**Objective**
Take the material and output all of it exactly.

**Provided material**
- - - - - - -

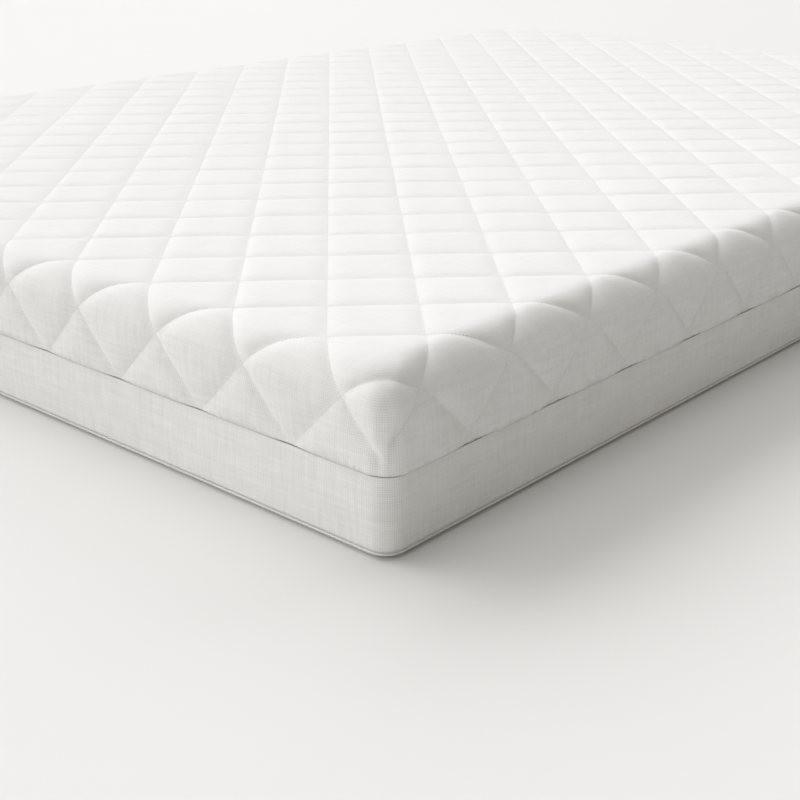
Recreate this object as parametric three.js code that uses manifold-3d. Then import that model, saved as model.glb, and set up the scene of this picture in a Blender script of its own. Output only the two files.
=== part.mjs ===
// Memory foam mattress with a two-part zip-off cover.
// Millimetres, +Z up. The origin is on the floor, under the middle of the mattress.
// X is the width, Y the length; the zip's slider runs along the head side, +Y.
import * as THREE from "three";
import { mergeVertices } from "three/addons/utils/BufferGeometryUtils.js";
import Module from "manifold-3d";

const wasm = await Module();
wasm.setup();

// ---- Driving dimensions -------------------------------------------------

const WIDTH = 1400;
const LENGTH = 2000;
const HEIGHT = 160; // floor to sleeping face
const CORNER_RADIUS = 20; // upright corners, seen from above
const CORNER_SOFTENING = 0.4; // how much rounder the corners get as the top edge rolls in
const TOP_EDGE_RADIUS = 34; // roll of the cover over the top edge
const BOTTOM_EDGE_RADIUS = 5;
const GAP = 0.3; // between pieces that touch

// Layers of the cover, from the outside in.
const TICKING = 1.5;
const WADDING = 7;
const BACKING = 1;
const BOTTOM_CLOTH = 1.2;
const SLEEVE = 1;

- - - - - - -

**Answer to this problem**
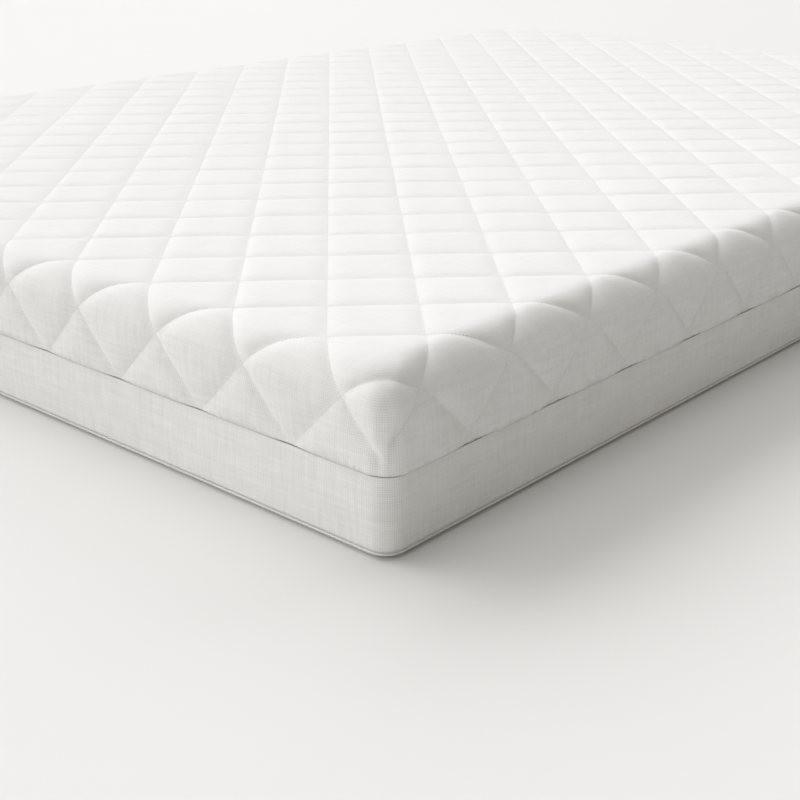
Recreate this object as parametric three.js code that uses manifold-3d. Then import that model, saved as model.glb, and set up the scene of this picture in a Blender script of its own. Output only the two files.
=== part.mjs ===
// Memory foam mattress with a two-part zip-off cover.
// Millimetres, +Z up. The origin is on the floor, under the middle of the mattress.
// X is the width, Y the length; the zip's slider runs along the head side, +Y.
import * as THREE from "three";
import { mergeVertices } from "three/addons/utils/BufferGeometryUtils.js";
import Module from "manifold-3d";

const wasm = await Module();
wasm.setup();

// ---- Driving dimensions -------------------------------------------------

const WIDTH = 1400;
const LENGTH = 2000;
const HEIGHT = 160; // floor to sleeping face
const CORNER_RADIUS = 20; // upright corners, seen from above
const CORNER_SOFTENING = 0.4; // how much rounder the corners get as the top edge rolls in
const TOP_EDGE_RADIUS = 34; // roll of the cover over the top edge
const BOTTOM_EDGE_RADIUS = 5;
const GAP = 0.3; // between pieces that touch

// Layers of the cover, from the outside in.
const TICKING = 1.5;
const WADDING = 7;
const BACKING = 1;
const BOTTOM_CLOTH = 1.2;
const SLEEVE = 1;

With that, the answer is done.